Task material.
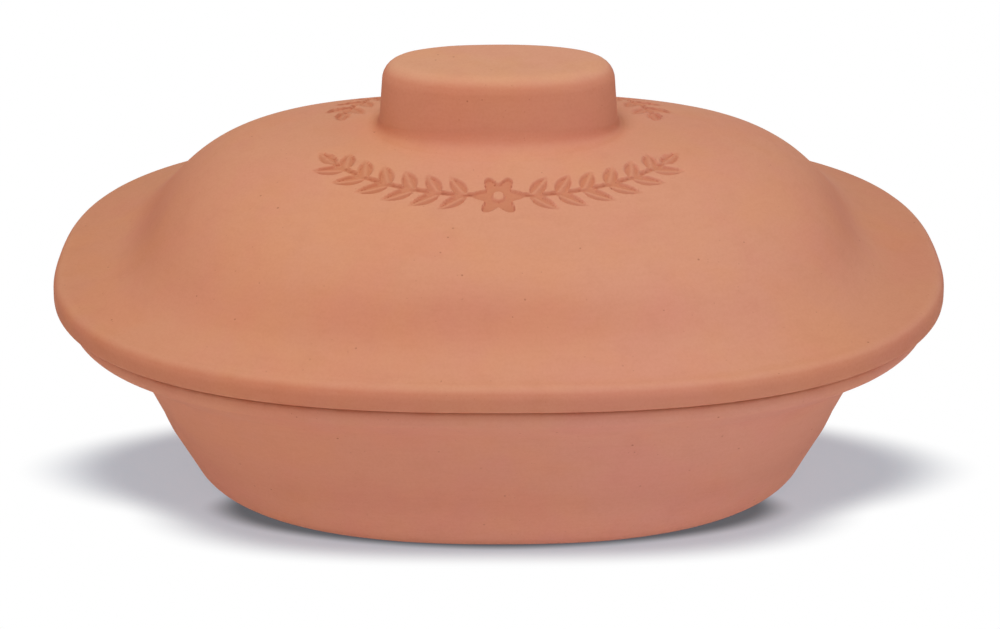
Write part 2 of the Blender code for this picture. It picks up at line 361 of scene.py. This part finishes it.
def trimmed(profile, limit, steps):
    """The profile resampled from its start to where its distance reaches the limit."""
    index = np.arange(len(profile))
    last = np.interp(limit, profile[:, 0], index)
    places = np.linspace(0.0, last, steps + 1)
    return np.stack([np.interp(places, index, profile[:, k]) for k in (0, 1)], axis=1)


def cap_rows(row):
    """Rows that close an oval towards its middle."""
    half_length, half_width, squareness, end_height, side_height = row
    return [(half_length * s, half_width * s, squareness, end_height, side_height) for s in CAP_SHARES]


# Sizes that follow from the ones above

LID_SEAT = DISH_HEIGHT + SEAT_GAP
BRIM_TOP = LID_SEAT + BRIM_EDGE_HEIGHT
GRIP_FOOT = BRIM_TOP + DOME_RISE
GRIP_HALF_LENGTH = GRIP_LENGTH / 2.0
GRIP_HALF_WIDTH = GRIP_WIDTH / 2.0
FOOT_HALF_LENGTH = GRIP_HALF_LENGTH + GRIP_END_DRAFT + GRIP_END_FOOT_RADIUS
FOOT_HALF_WIDTH = GRIP_HALF_WIDTH + GRIP_SIDE_DRAFT + GRIP_SIDE_FOOT_RADIUS
MOUTH_HALF_LENGTH = RIM_HALF_LENGTH - RIM_END_OVERHANG - DISH_WALL
MOUTH_HALF_WIDTH = RIM_HALF_WIDTH - RIM_SIDE_OVERHANG - DISH_WALL


# Lid


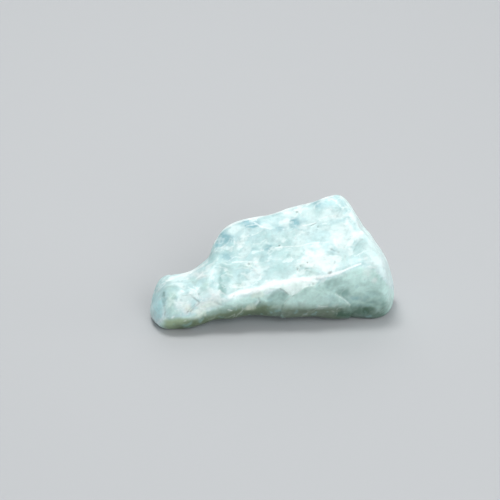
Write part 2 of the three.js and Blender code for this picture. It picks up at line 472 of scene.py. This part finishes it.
# Where, by u, the shade turns from olive to grey green, and from that to deep green.
GREY_START = (265, 290)
DEEP_START = (338, 356)

# Dark specks: u, v, radius in steps, strength.
SPECKS = [
    (297, 212, 1.3, 0.7),
    (279, 246, 1.1, 0.8),
    (249, 264, 1.6, 0.6),
    (234, 296.5, 1.2, 0.6),
    (222, 295, 1.0, 0.3),
    (193, 282, 1.2, 0.4),
    (199, 294, 1.2, 0.4),
    (182, 281, 0.9, 0.4),
    (329, 273, 1.8, 0.7),
    (331, 250, 1.3, 0.5),
    (318, 227, 1.3, 0.6),
    (317, 230, 0.9, 0.4),
    (307, 263, 1.1, 0.6),
    (300, 266, 1.0, 0.5),
    (297, 269, 1.0, 0.5),
    (312, 261, 1.1, 0.5),
    (260, 302, 1.5, 0.7),
    (188, 312, 0.9, 0.5),
    (294, 211, 0.8, 0.4),
    (313, 284, 1.2, 0.5),
    (319, 285, 1.0, 0.5),
]

# The line below which the front is the darker lower face.
LOWER_FACE_TOP = [
    (150, 332), (166, 318), (190, 316), (215, 308), (232, 300), (262, 294), (290, 290),
    (320, 281), (341, 274), (361, 266), (376, 270), (394, 290),
]

# The raised ledge with the shape of a leaf.
LEAF = [
    (280, 313), (284, 304), (288, 299), (292, 296), (300, 291), (305, 287), (312, 286),
    (320, 289), (330, 293), (337, 295), (345, 300), (350, 306), (352, 312), (346, 322),
    (280, 322),
]

# The darker patch on the left of the leaf: partly teal stone, partly painted shade where the
# face turns down.
LEFT_PATCH = [
    (267, 297), (273, 291.5), (280, 288.5), (284, 290.5), (289, 295), (285, 301), (282, 306),
    (272, 306), (267, 302),
]

# The aqua patch by the crown end, partly the stone's aqua and partly painted shade. Its
# left edge is crisp, a painted shadow edge, and it fades to the right from the first of two
# places u to the second.
RIGHT_PATCH = [
    (366, 237), (361, 239), (357, 243), (354, 248), (352.5, 254), (353, 259), (363, 259),
    (374, 252), (374, 240),
]
RIGHT_PATCH_FADE = (356, 374)

# Where the outline draws in a little, on the near and the far side: u, v, radius in steps,
# depth in mm.
DENTS = [
    (363, 227, 11, 0.15),
    (207, 256, 14, 0.26),
    (149, 304, 14, 0.15),
]

# Small pits: u, v, radius in steps, depth in mm.
PITS = [
    (297, 212, 1.6, 0.1),
    (279, 246, 1.2, 0.09),
    (249, 264, 1.8, 0.08),
    (234, 296.5, 1.4, 0.09),
    (260, 302, 2.2, 0.16),
    (254, 308, 1.4, 0.1),
    (329, 273, 1.8, 0.12),
    (318, 227, 1.6, 0.1),
    (173, 317, 2.0, 0.1),
    (230, 310, 1.6, 0.08),
    (300, 266, 1.2, 0.06),
    (307, 263, 1.3, 0.06),
    (313, 284, 1.4, 0.09),
]


# The broad washes

# A noise is given by the width of its largest lumps in mm, its seed, and how many sizes of
# lumps it has. A wash is a colour, its strength, its noise, and the two values of the noise
# between which it rises from nothing to full.
UPPER_WASHES = [
    (WHITE, 0.7, (4.0, 71, 5), (-0.3, 0.6)),
    (AQUA, 0.5, (3.0, 81, 5), (-0.1, 0.6)),
]
LOWER_WASHES = [
    (TEAL, 0.35, (2.2, 57, 5), (0.0, 0.6)),
    (WHITE, 0.3, (1.8, 51, 5), (0.1, 0.6)),
]
BACK_WASHES = [
    (WHITE, 0.85, (4.5, 91, 6), (0.1, 0.5)),
    (BLUE, 0.7, (4.0, 97, 6), (0.15, 0.7)),
]
UNDERSIDE_WASH = (DEEP_GREEN, 0.4, (4.2, 103, 5), (0.1, 0.6))
FLECKS = (BRIGHT, 0.4, (0.8, 121, 3), (0.3, 0.42))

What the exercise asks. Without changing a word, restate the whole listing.

Result.
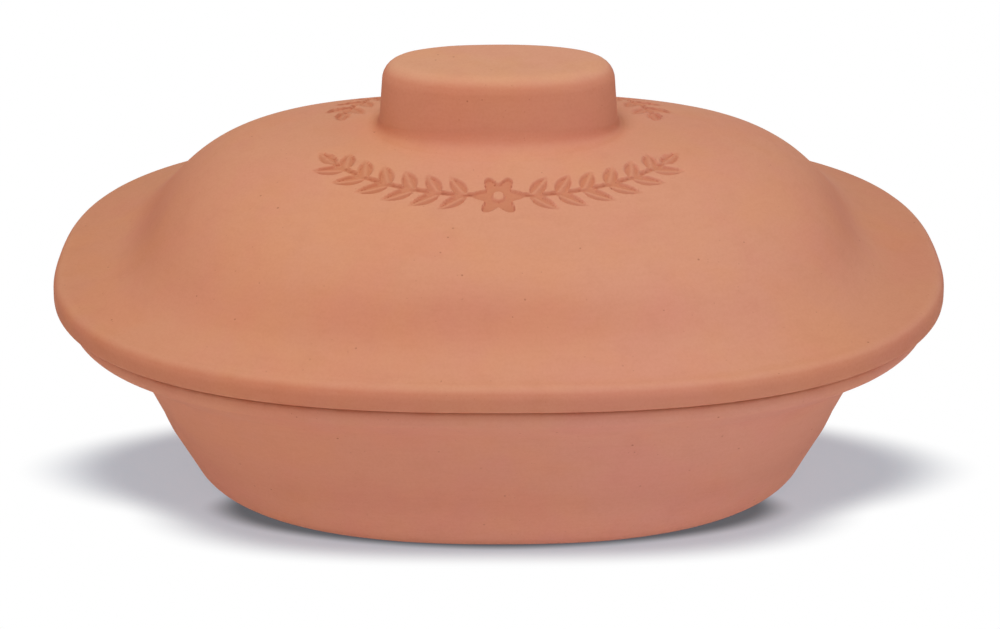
Write part 2 of the Blender code for this picture. It picks up at line 361 of scene.py. This part finishes it.
def trimmed(profile, limit, steps):
    """The profile resampled from its start to where its distance reaches the limit."""
    index = np.arange(len(profile))
    last = np.interp(limit, profile[:, 0], index)
    places = np.linspace(0.0, last, steps + 1)
    return np.stack([np.interp(places, index, profile[:, k]) for k in (0, 1)], axis=1)


def cap_rows(row):
    """Rows that close an oval towards its middle."""
    half_length, half_width, squareness, end_height, side_height = row
    return [(half_length * s, half_width * s, squareness, end_height, side_height) for s in CAP_SHARES]


# Sizes that follow from the ones above

LID_SEAT = DISH_HEIGHT + SEAT_GAP
BRIM_TOP = LID_SEAT + BRIM_EDGE_HEIGHT
GRIP_FOOT = BRIM_TOP + DOME_RISE
GRIP_HALF_LENGTH = GRIP_LENGTH / 2.0
GRIP_HALF_WIDTH = GRIP_WIDTH / 2.0
FOOT_HALF_LENGTH = GRIP_HALF_LENGTH + GRIP_END_DRAFT + GRIP_END_FOOT_RADIUS
FOOT_HALF_WIDTH = GRIP_HALF_WIDTH + GRIP_SIDE_DRAFT + GRIP_SIDE_FOOT_RADIUS
MOUTH_HALF_LENGTH = RIM_HALF_LENGTH - RIM_END_OVERHANG - DISH_WALL
MOUTH_HALF_WIDTH = RIM_HALF_WIDTH - RIM_SIDE_OVERHANG - DISH_WALL


# Lid


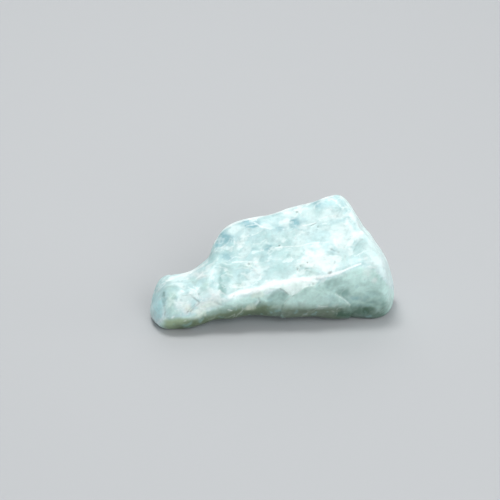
Write part 2 of the three.js and Blender code for this picture. It picks up at line 472 of scene.py. This part finishes it.
# Where, by u, the shade turns from olive to grey green, and from that to deep green.
GREY_START = (265, 290)
DEEP_START = (338, 356)

# Dark specks: u, v, radius in steps, strength.
SPECKS = [
    (297, 212, 1.3, 0.7),
    (279, 246, 1.1, 0.8),
    (249, 264, 1.6, 0.6),
    (234, 296.5, 1.2, 0.6),
    (222, 295, 1.0, 0.3),
    (193, 282, 1.2, 0.4),
    (199, 294, 1.2, 0.4),
    (182, 281, 0.9, 0.4),
    (329, 273, 1.8, 0.7),
    (331, 250, 1.3, 0.5),
    (318, 227, 1.3, 0.6),
    (317, 230, 0.9, 0.4),
    (307, 263, 1.1, 0.6),
    (300, 266, 1.0, 0.5),
    (297, 269, 1.0, 0.5),
    (312, 261, 1.1, 0.5),
    (260, 302, 1.5, 0.7),
    (188, 312, 0.9, 0.5),
    (294, 211, 0.8, 0.4),
    (313, 284, 1.2, 0.5),
    (319, 285, 1.0, 0.5),
]

# The line below which the front is the darker lower face.
LOWER_FACE_TOP = [
    (150, 332), (166, 318), (190, 316), (215, 308), (232, 300), (262, 294), (290, 290),
    (320, 281), (341, 274), (361, 266), (376, 270), (394, 290),
]

# The raised ledge with the shape of a leaf.
LEAF = [
    (280, 313), (284, 304), (288, 299), (292, 296), (300, 291), (305, 287), (312, 286),
    (320, 289), (330, 293), (337, 295), (345, 300), (350, 306), (352, 312), (346, 322),
    (280, 322),
]

# The darker patch on the left of the leaf: partly teal stone, partly painted shade where the
# face turns down.
LEFT_PATCH = [
    (267, 297), (273, 291.5), (280, 288.5), (284, 290.5), (289, 295), (285, 301), (282, 306),
    (272, 306), (267, 302),
]

# The aqua patch by the crown end, partly the stone's aqua and partly painted shade. Its
# left edge is crisp, a painted shadow edge, and it fades to the right from the first of two
# places u to the second.
RIGHT_PATCH = [
    (366, 237), (361, 239), (357, 243), (354, 248), (352.5, 254), (353, 259), (363, 259),
    (374, 252), (374, 240),
]
RIGHT_PATCH_FADE = (356, 374)

# Where the outline draws in a little, on the near and the far side: u, v, radius in steps,
# depth in mm.
DENTS = [
    (363, 227, 11, 0.15),
    (207, 256, 14, 0.26),
    (149, 304, 14, 0.15),
]

# Small pits: u, v, radius in steps, depth in mm.
PITS = [
    (297, 212, 1.6, 0.1),
    (279, 246, 1.2, 0.09),
    (249, 264, 1.8, 0.08),
    (234, 296.5, 1.4, 0.09),
    (260, 302, 2.2, 0.16),
    (254, 308, 1.4, 0.1),
    (329, 273, 1.8, 0.12),
    (318, 227, 1.6, 0.1),
    (173, 317, 2.0, 0.1),
    (230, 310, 1.6, 0.08),
    (300, 266, 1.2, 0.06),
    (307, 263, 1.3, 0.06),
    (313, 284, 1.4, 0.09),
]


# The broad washes

# A noise is given by the width of its largest lumps in mm, its seed, and how many sizes of
# lumps it has. A wash is a colour, its strength, its noise, and the two values of the noise
# between which it rises from nothing to full.
UPPER_WASHES = [
    (WHITE, 0.7, (4.0, 71, 5), (-0.3, 0.6)),
    (AQUA, 0.5, (3.0, 81, 5), (-0.1, 0.6)),
]
LOWER_WASHES = [
    (TEAL, 0.35, (2.2, 57, 5), (0.0, 0.6)),
    (WHITE, 0.3, (1.8, 51, 5), (0.1, 0.6)),
]
BACK_WASHES = [
    (WHITE, 0.85, (4.5, 91, 6), (0.1, 0.5)),
    (BLUE, 0.7, (4.0, 97, 6), (0.15, 0.7)),
]
UNDERSIDE_WASH = (DEEP_GREEN, 0.4, (4.2, 103, 5), (0.1, 0.6))
FLECKS = (BRIGHT, 0.4, (0.8, 121, 3), (0.3, 0.42))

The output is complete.